-- Start of LISTING --

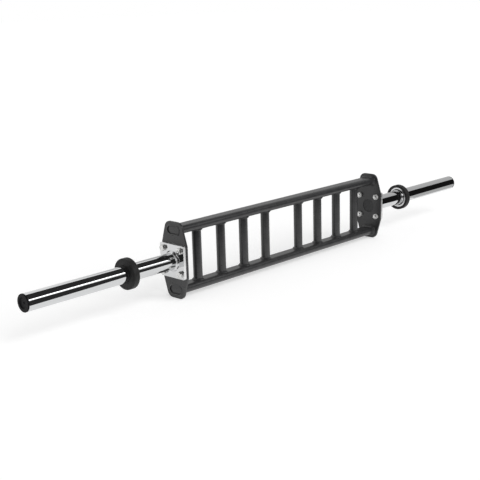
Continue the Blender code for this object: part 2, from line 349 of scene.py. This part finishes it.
def weld_bead(name, outline, reach, rise, pitch, depth):
    """A rippled fillet around an outline in YZ, on a face at X = 0, rising along +X."""
    path, length = weld_path(outline)
    ripples = round(length / pitch)
    loops = []
    for step, (place, outward) in enumerate(path):
        phase = ripples * step / len(path)
        size = 1 + WELD_WANDER * math.sin(2 * math.pi * phase / WELD_WANDER_RIPPLES)
        section = [(-WELD_SINK, -WELD_SINK), (rise * 0.98, -WELD_SINK)]
        for index in range(WELD_STEPS_ACROSS + 1):
            turn = index / WELD_STEPS_ACROSS
            lag = WELD_RIPPLE_LAG * (1 - (2 * turn - 1) ** 2)
            wave = abs(math.sin(math.pi * (phase - lag)))
            middle = math.sin(math.pi * turn)
            bulge = 1 + WELD_CROWN * middle - depth * (1 - wave) * middle
            bulge *= size
            section.append((rise * (1 - turn) * bulge, reach * turn * bulge))
        section.append((-WELD_SINK, reach))
        points = []
        for up, out in section:
            spot = place + outward * out
            points.append((up, spot.x, spot.y))
        loops.append(points)
    return loft(name, loops, wrap=True)


def hexagon(along, cone_start, slope):
    """A hexagon's edge where a cone cuts its corners off, sampled at even angles."""
    points = []
    for index in range(HEX_SIDES):
        angle = 2 * math.pi * index / HEX_SIDES
        corner_turn = (angle % (math.pi / 3)) - math.pi / 6
        radius = HEX_ACROSS / 2 / math.cos(corner_turn)
        drop = max(0, radius - cone_start) * slope
        points.append((along + drop, radius * math.cos(angle), radius * math.sin(angle)))
    return points


def bolt_mesh(name, seat, head_end, shank_end):
    """Hexagon head with a chamfer and a shallow dish, and a shank with a thread at its end."""
    flat = HEX_ACROSS / 2 * 0.88
    tilt = math.tan(math.radians(30))
    seat_edge = 0.0004
    dish_floor = head_end - DISH_DEPTH
    loops = [ring(0, dish_floor, HEX_SIDES)]
    loops += [ring(radius, dish_floor + rise, HEX_SIDES) for radius, rise in DISH_SLOPE]
    loops += [
        ring(flat, head_end, HEX_SIDES),
        hexagon(head_end, flat, -tilt),
        hexagon(seat + seat_edge, flat, tilt * 0.5),
        ring(flat, seat, HEX_SIDES),
        ring(BOLT_RADIUS, seat, HEX_SIDES),
        ring(BOLT_RADIUS, THREAD_START, HEX_SIDES),
    ]
    steps_per_turn = 6
    length = THREAD_START - shank_end - THREAD_CHAMFER
    rows = round(length / THREAD_PITCH * steps_per_turn)
    for row in range(1, rows + 1):
        along = THREAD_START - length * row / rows
        loop = []
        for index in range(HEX_SIDES):
            angle = 2 * math.pi * index / HEX_SIDES
            turn = (along / THREAD_PITCH + index / HEX_SIDES) % 1
            radius = BOLT_RADIUS - THREAD_DEPTH * abs(2 * turn - 1)
            loop.append((along, radius * math.cos(angle), radius * math.sin(angle)))
        loops.append(loop)
    loops.append(ring(BOLT_RADIUS - THREAD_DEPTH, shank_end, HEX_SIDES))
    loops.append(ring(0, shank_end, HEX_SIDES))
    return loft(name, loops)


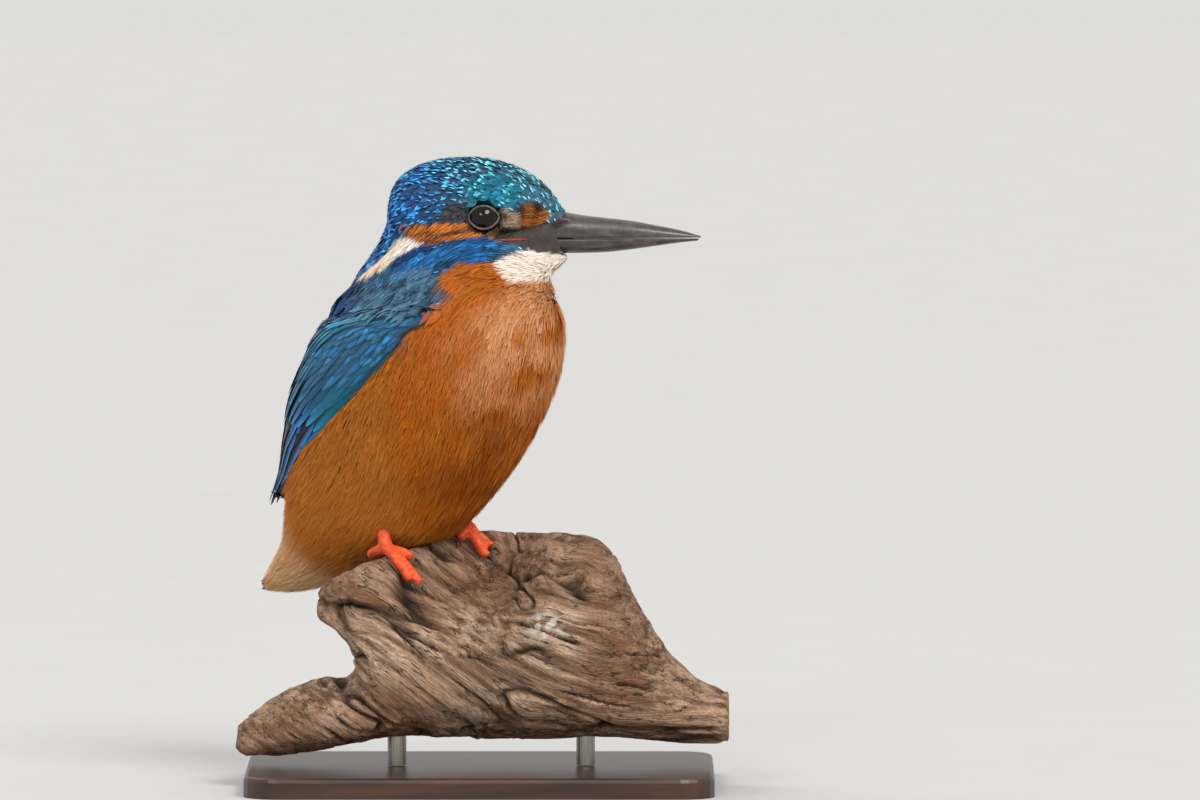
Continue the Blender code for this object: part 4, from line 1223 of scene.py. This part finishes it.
def weathered_perch():
    """The driftwood perch: ridges and cracks along the grain, cut square at its right end."""
    points, quads = remeshed(node_solid(["perch"]), 0.55, 2)
    normals = normals_of(points, quads)
    grain = grain_place(points)
    long_grain = grain * (0.09, 1.0, 0.55)
    ridges = noise(long_grain, 3.2, 82) * 0.9 + noise(long_grain, 1.3, 83) * 0.5
    cracks = smooth_step(0.075, 0.0, np.abs(noise(grain * (0.045, 0.55, 0.35), 2.6, 84) - 0.5))
    cracks *= smooth_step(0.42, 0.6, noise(points, 11.0, 85))
    lumps = noise(points, 9.0, 86) - 0.5
    sawn = smooth_step(65.0, 65.8, points[:, 0])
    deep = 0.9 * (ridges - 1.0) + 0.8 * lumps - 2.2 * cracks
    deep = np.clip(deep, -3.0, 0.35) * (1.0 - sawn)
    points = points + normals * deep[:, None]
    tone = noise(long_grain, 2.0, 87) * 0.5 + noise(long_grain, 0.9, 88) * 0.5
    colour = mix(paint("76573f"), paint("c29d80"), smooth_step(0.25, 0.75, tone))
    colour = mix(colour, paint("d8bda4"), 0.6 * smooth_step(0.5, 0.8, noise(points, 14.0, 89)) * smooth_step(0.4, 0.7, tone))
    colour = mix(colour, paint("8a5c40"), 0.4 * smooth_step(0.5, 0.75, noise(points, 18.0, 90)))
    # The wood is darker in the cracks and in the grooves between the ridges: painted shade.
    colour = colour * (1.0 - 0.78 * cracks - 0.2 * smooth_step(0.9, 0.5, ridges))[:, None]
    rings = np.abs(np.sin(np.hypot(points[:, 1] + 3.0, points[:, 2] - 20.0) * 1.9 + 2.0 * noise(points, 6.0, 91)))
    face = mix(paint("b08c66"), paint("7d5c40"), smooth_step(0.5, 1.0, rings))
    colour = mix(colour, face, sawn)
    splash = np.exp(-((points[:, 0] - 17.5) / 3.4) ** 2 - ((points[:, 2] - 44.5) / 2.6) ** 2)
    splash *= smooth_step(0.45, 0.62, noise(points, 1.4, 92)) * (normals[:, 1] < 0.2)
    colour = mix(colour, paint("e4dfd6"), np.clip(1.6 * splash, 0.0, 0.9))
    obj = make_mesh("driftwood", points, quads, colour)
    layer = obj.data.attributes.new("Grain", "FLOAT_VECTOR", "POINT")
    layer.data.foreach_set("vector", grain.astype(np.float32).ravel())
    return obj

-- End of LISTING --

• [EXERCISE TASK]
Output exactly the lines between the one containing "Continue the Blender code for this object: part 4, from" and the final line above, both inclusive.

• [EXERCISE RESPONSE]
Continue the Blender code for this object: part 4, from line 1223 of scene.py. This part finishes it.
def weathered_perch():
    """The driftwood perch: ridges and cracks along the grain, cut square at its right end."""
    points, quads = remeshed(node_solid(["perch"]), 0.55, 2)
    normals = normals_of(points, quads)
    grain = grain_place(points)
    long_grain = grain * (0.09, 1.0, 0.55)
    ridges = noise(long_grain, 3.2, 82) * 0.9 + noise(long_grain, 1.3, 83) * 0.5
    cracks = smooth_step(0.075, 0.0, np.abs(noise(grain * (0.045, 0.55, 0.35), 2.6, 84) - 0.5))
    cracks *= smooth_step(0.42, 0.6, noise(points, 11.0, 85))
    lumps = noise(points, 9.0, 86) - 0.5
    sawn = smooth_step(65.0, 65.8, points[:, 0])
    deep = 0.9 * (ridges - 1.0) + 0.8 * lumps - 2.2 * cracks
    deep = np.clip(deep, -3.0, 0.35) * (1.0 - sawn)
    points = points + normals * deep[:, None]
    tone = noise(long_grain, 2.0, 87) * 0.5 + noise(long_grain, 0.9, 88) * 0.5
    colour = mix(paint("76573f"), paint("c29d80"), smooth_step(0.25, 0.75, tone))
    colour = mix(colour, paint("d8bda4"), 0.6 * smooth_step(0.5, 0.8, noise(points, 14.0, 89)) * smooth_step(0.4, 0.7, tone))
    colour = mix(colour, paint("8a5c40"), 0.4 * smooth_step(0.5, 0.75, noise(points, 18.0, 90)))
    # The wood is darker in the cracks and in the grooves between the ridges: painted shade.
    colour = colour * (1.0 - 0.78 * cracks - 0.2 * smooth_step(0.9, 0.5, ridges))[:, None]
    rings = np.abs(np.sin(np.hypot(points[:, 1] + 3.0, points[:, 2] - 20.0) * 1.9 + 2.0 * noise(points, 6.0, 91)))
    face = mix(paint("b08c66"), paint("7d5c40"), smooth_step(0.5, 1.0, rings))
    colour = mix(colour, face, sawn)
    splash = np.exp(-((points[:, 0] - 17.5) / 3.4) ** 2 - ((points[:, 2] - 44.5) / 2.6) ** 2)
    splash *= smooth_step(0.45, 0.62, noise(points, 1.4, 92)) * (normals[:, 1] < 0.2)
    colour = mix(colour, paint("e4dfd6"), np.clip(1.6 * splash, 0.0, 0.9))
    obj = make_mesh("driftwood", points, quads, colour)
    layer = obj.data.attributes.new("Grain", "FLOAT_VECTOR", "POINT")
    layer.data.foreach_set("vector", grain.astype(np.float32).ravel())
    return obj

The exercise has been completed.